Goal:
Reproduce the records exactly.

++++ Data records

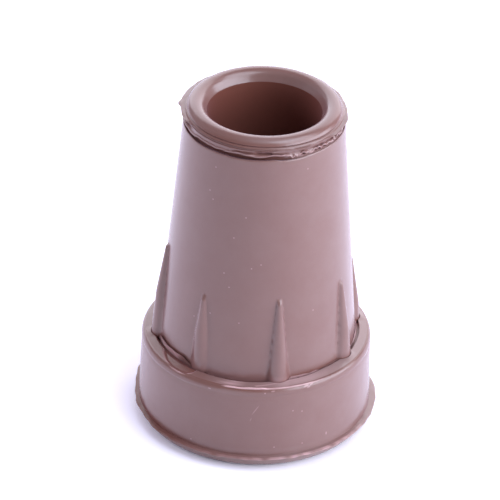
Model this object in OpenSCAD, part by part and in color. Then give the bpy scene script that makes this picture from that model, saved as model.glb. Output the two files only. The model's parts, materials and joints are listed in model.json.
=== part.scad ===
// Rubber cane tip: one moulded piece. A blind socket takes the end of the shaft,
// a flared barrel with spike ribs stands in a wider foot, and the sole has ring grooves.
// Millimetres, +Z up, the sole on z = 0 and the socket axis on the Z axis.
// The front rib faces -Y.

/* [Overall] */
// Height from the sole to the top of the rolled rim
tip_h = 59.5; // [50:0.5:80]

/* [Socket] */
// Diameter of the bore that takes the shaft
bore_d = 19; // [14:0.5:24]
// Depth of the bore, from its sharp edge to its flat floor
bore_depth = 42; // [25:1:42]

/* [Rolled rim] */
// Thickness of the rolled rim round the mouth
rim_d = 3.06; // [2.4:0.02:3.4]
// How far the rolled rim's section keeps clear of the bore
rim_land = 0.34; // [0.2:0.02:0.8]
// How far the bore edge lies below the middle of the rolled rim
rim_drop = 0.25; // [0.1:0.05:0.6]
// Where the flank of the mouth leaves the rolled rim, in degrees round its section from outside
rim_flank = 150; // [120:1:160]

/* [Collar] */
// Height of the collar, from the barrel to the middle of the rolled rim
collar_h = 1.7; // [1.5:0.1:4]
// How far the collar neck stands inside the barrel top
neck_in = 0.55; // [0.3:0.05:0.9]
// Radius of the second bead, under the rolled rim
bead_r = 0.7; // [0.4:0.05:0.8]
// How far the second bead stands out from the neck
bead_out = 0.22; // [0.1:0.02:0.5]
// How far the middle of the second bead lies below the middle of the rolled rim
bead_drop = 0.11; // [0:0.01:0.4]
// How far the folded lip stands out from the neck
lip_out = 0.42; // [0.2:0.02:0.9]
// Thickness of the folded lip at its edge
lip_t = 0.3; // [0.2:0.05:0.5]
// Gap under the folded lip
lip_gap = 0.35; // [0.2:0.05:0.5]
// How far the upper mould seam stands out from the neck
seam_out = 0.75; // [0.4:0.05:1.2]
// Thickness of the upper mould seam at its edge
seam_t = 0.2; // [0.15:0.05:0.4]

/* [Barrel] */
// Wall of the barrel at its top, from the bore outwards
barrel_wall = 3.88; // [3.5:0.02:6]
// How much wider the barrel is at its bottom than at its top, on each side
barrel_flare = 3.3; // [1:0.1:6]

/* [Ribs] */
// Number of spike ribs round the barrel
rib_n = 8; // [4:1:10]
// Height of a rib above the foot, up to its blunt tip
rib_h = 14.9; // [12:0.1:24]
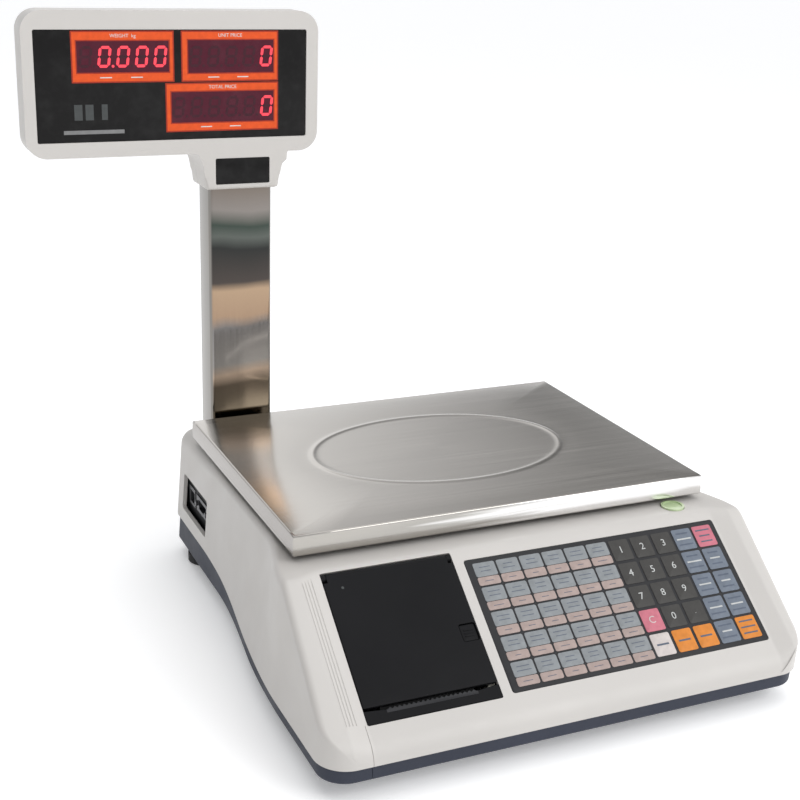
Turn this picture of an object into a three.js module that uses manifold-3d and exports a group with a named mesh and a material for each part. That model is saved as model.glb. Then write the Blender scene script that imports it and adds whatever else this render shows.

++++++++

Problem solution:
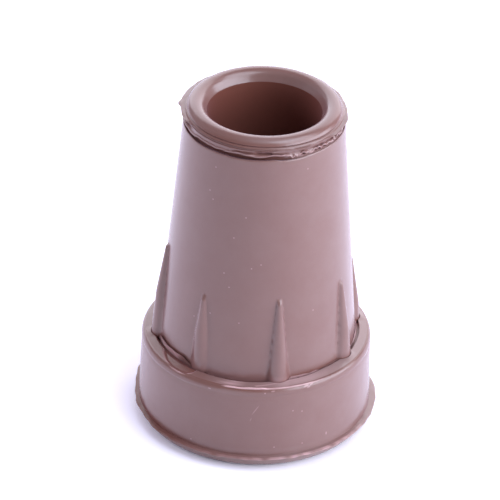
Model this object in OpenSCAD, part by part and in color. Then give the bpy scene script that makes this picture from that model, saved as model.glb. Output the two files only. The model's parts, materials and joints are listed in model.json.
=== part.scad ===
// Rubber cane tip: one moulded piece. A blind socket takes the end of the shaft,
// a flared barrel with spike ribs stands in a wider foot, and the sole has ring grooves.
// Millimetres, +Z up, the sole on z = 0 and the socket axis on the Z axis.
// The front rib faces -Y.

/* [Overall] */
// Height from the sole to the top of the rolled rim
tip_h = 59.5; // [50:0.5:80]

/* [Socket] */
// Diameter of the bore that takes the shaft
bore_d = 19; // [14:0.5:24]
// Depth of the bore, from its sharp edge to its flat floor
bore_depth = 42; // [25:1:42]

/* [Rolled rim] */
// Thickness of the rolled rim round the mouth
rim_d = 3.06; // [2.4:0.02:3.4]
// How far the rolled rim's section keeps clear of the bore
rim_land = 0.34; // [0.2:0.02:0.8]
// How far the bore edge lies below the middle of the rolled rim
rim_drop = 0.25; // [0.1:0.05:0.6]
// Where the flank of the mouth leaves the rolled rim, in degrees round its section from outside
rim_flank = 150; // [120:1:160]

/* [Collar] */
// Height of the collar, from the barrel to the middle of the rolled rim
collar_h = 1.7; // [1.5:0.1:4]
// How far the collar neck stands inside the barrel top
neck_in = 0.55; // [0.3:0.05:0.9]
// Radius of the second bead, under the rolled rim
bead_r = 0.7; // [0.4:0.05:0.8]
// How far the second bead stands out from the neck
bead_out = 0.22; // [0.1:0.02:0.5]
// How far the middle of the second bead lies below the middle of the rolled rim
bead_drop = 0.11; // [0:0.01:0.4]
// How far the folded lip stands out from the neck
lip_out = 0.42; // [0.2:0.02:0.9]
// Thickness of the folded lip at its edge
lip_t = 0.3; // [0.2:0.05:0.5]
// Gap under the folded lip
lip_gap = 0.35; // [0.2:0.05:0.5]
// How far the upper mould seam stands out from the neck
seam_out = 0.75; // [0.4:0.05:1.2]
// Thickness of the upper mould seam at its edge
seam_t = 0.2; // [0.15:0.05:0.4]

/* [Barrel] */
// Wall of the barrel at its top, from the bore outwards
barrel_wall = 3.88; // [3.5:0.02:6]
// How much wider the barrel is at its bottom than at its top, on each side
barrel_flare = 3.3; // [1:0.1:6]

/* [Ribs] */
// Number of spike ribs round the barrel
rib_n = 8; // [4:1:10]
// Height of a rib above the foot, up to its blunt tip
rib_h = 14.9; // [12:0.1:24]
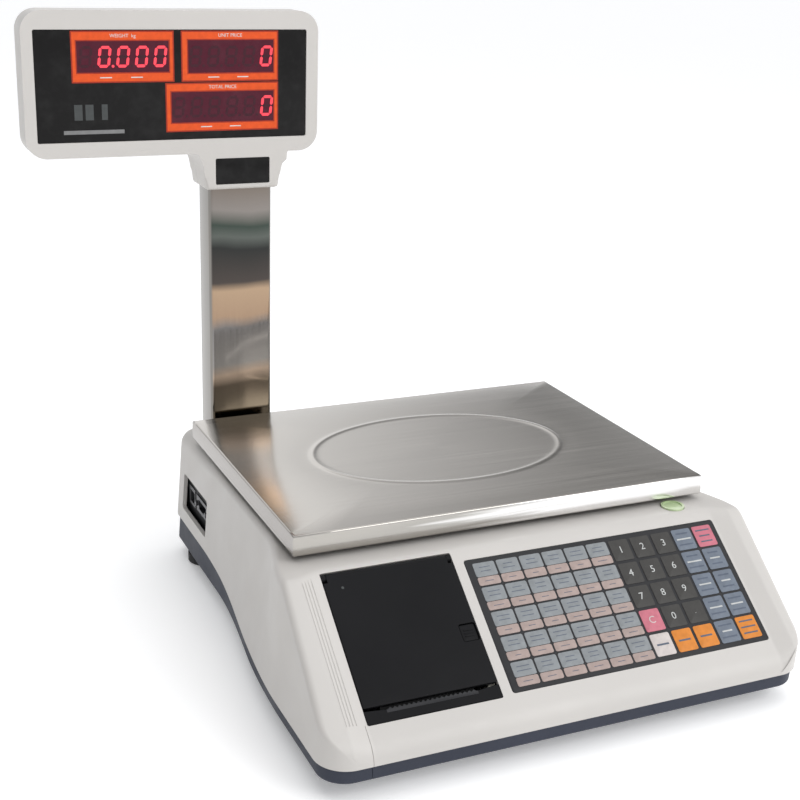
Turn this picture of an object into a three.js module that uses manifold-3d and exports a group with a named mesh and a material for each part. That model is saved as model.glb. Then write the Blender scene script that imports it and adds whatever else this render shows.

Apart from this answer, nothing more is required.